Carley, now 21, makes her own contributions to the family dynamic of support and harmony. “My daughter, being a millennial and in college, gives me a perspective as to how college students think.”

Her greatest resource, however, might be her own experience with academic struggles in high school, long before she figured out how to do it differently. Theresa might have expected more of herself than the expectations others may have had for her. “I was not supposed to be the shooting star in the family, because I was never a straight A student,” she concludes.

“I can feel students’ struggle and can identify with them because I had to teach myself the best way to learn. I needed to put more time in with my studies, allow more time for reading and learn how to focus on certain areas differently than others. More time, more repetition, more reinforcement of the material.”

Years later one of her mentors in the Navy gave her another way to express this same conclusion. “He said to me, ‘Just do a little bit more than what is expected, and you will go far.’” It is an echo of the truth she carries to this day that informs her professional and personal growth and behaviors.
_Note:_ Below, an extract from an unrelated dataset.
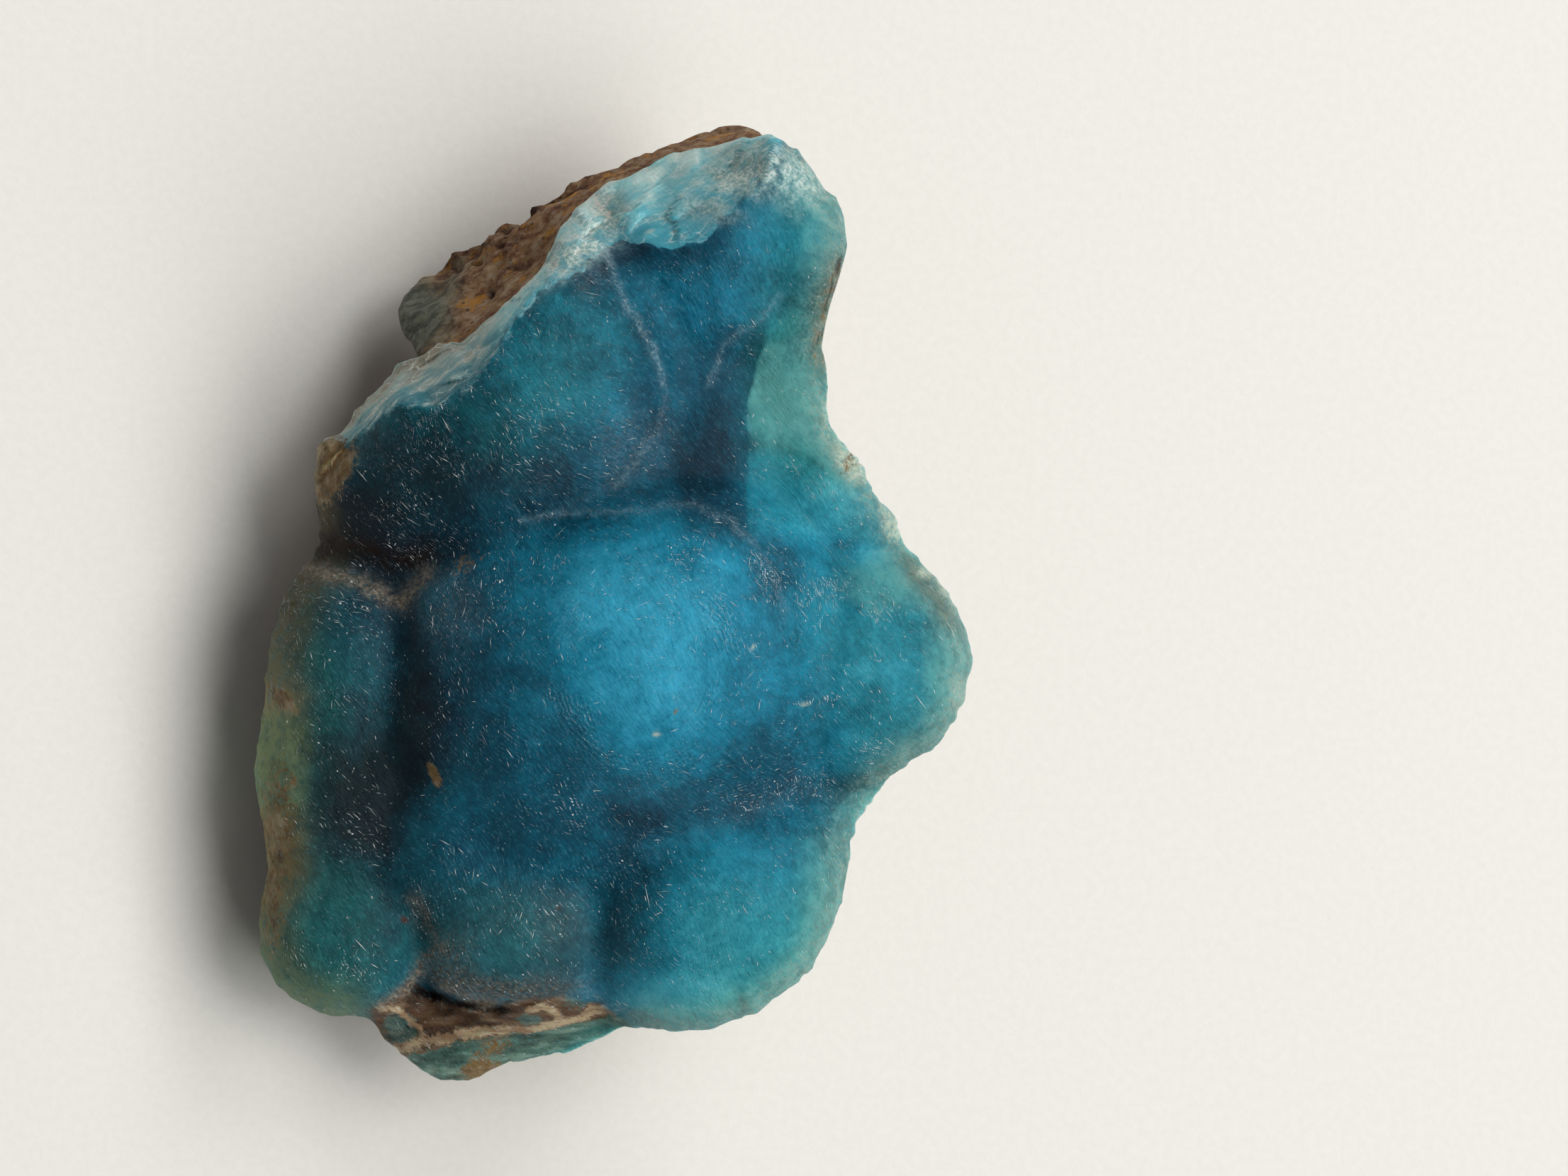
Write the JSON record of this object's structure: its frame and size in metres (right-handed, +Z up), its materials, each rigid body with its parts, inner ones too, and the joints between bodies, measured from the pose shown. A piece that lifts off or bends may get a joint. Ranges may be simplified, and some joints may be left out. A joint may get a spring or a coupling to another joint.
{
  "type": "raw hemimorphite specimen",
  "caption": "Loose hand piece of raw blue mineral: a crust of grown-together domes, broken along one side, on a lump of rusty brown rock with a flat to rest on.",
  "frame": {"origin": "middle of the bounding box's bottom, on the flat that the piece rests on", "axes": "+Z up from the flat, +Y along the long side towards the narrow broken end, +X towards the side with the thin pale rim"},
  "size_m": [0.0394, 0.0562, 0.0244],
  "materials": {
    "hemimorphite": "translucent sky blue with a silky skin of fine needles, deep blue between the domes, pale at the rim and the break",
    "limonite": "rough dull rusty brown with ochre patches, dark red pits and grey streaks"
  },
  "bodies": {
    "root": {"hemimorphite_crust": "hemimorphite", "limonite_matrix": "limonite"}
  },
  "joints": []
}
Theresa’s 90-year old father, John, was one of her earliest influences toward a career in education. “He was a music teacher,” she says.

“He taught music theory in addition to being a band director for a public school system. He knows I teach but hasn’t really grasped what online teaching is. He understands I teach ‘through a computer’ and finds it fascinating that I reach out to students using a computer. And, I guess he’s astonished by my academic, professional, and personal growth. It’s not what my parents envisioned for me,” from those days of limited career choices for women.

Theresa is content with her focus on helping others realize their own career dreams. “It’s where I want to be.” Her legacy will be shared with all those who sit in her ‘class’, accept her guidance and support and thrive on her encouragement.

Sometimes a shooting star makes a bright arc overhead to quietly appreciative fanfare.